Certain concerns raised regarding the stricter free float requirements are that they may be abused by majority shareholders to circumvent existing provisions for the protection of minority shareholders and, mainly, over the obligation to previously launch a mandatory tender offer (MTO) before proceeding to a delisting. Such concerns are valid and are not sufficiently dealt with, in the authors’ opinion, by the new framework.

The shift from the ATHEX main market to the EN.A., which is offered as a possibility, offers a fair compromise to issuers, with reduced compliance and other costs, but still does not sufficiently cover minority shareholders, since the MTO rules apply only to issuers listed on the regulated market.
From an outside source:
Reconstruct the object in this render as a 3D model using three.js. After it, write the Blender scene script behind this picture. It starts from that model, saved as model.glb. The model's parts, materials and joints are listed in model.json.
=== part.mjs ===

Consequently, minority shareholders will end up being deprived of their fair share in the premium of an acquisition unless the EN.A. regulation is also amended to provide protection to shareholders similar to that set forth under the MTO regime.

Overall, the changes introduced by the new ATHEX Regulation are expected to have a positive impact on the Greek capital market and pave the way for an upgrade of the ATHEX into a developed market.

The hope is that the increased capital inflows and higher valuations expected in the event of such a status upgrade of the ATHEX will balance out the significant outflows that will likely result from the increased delisting activity. However, certain market participants have raised concerns that the higher valuations expected if the market enters the ranks of developed markets will not be necessarily positive; i.e., the Greek listed corporates will be left with less room to beat the global competition through generous discounts. Consequently, the end balance remains to be seen.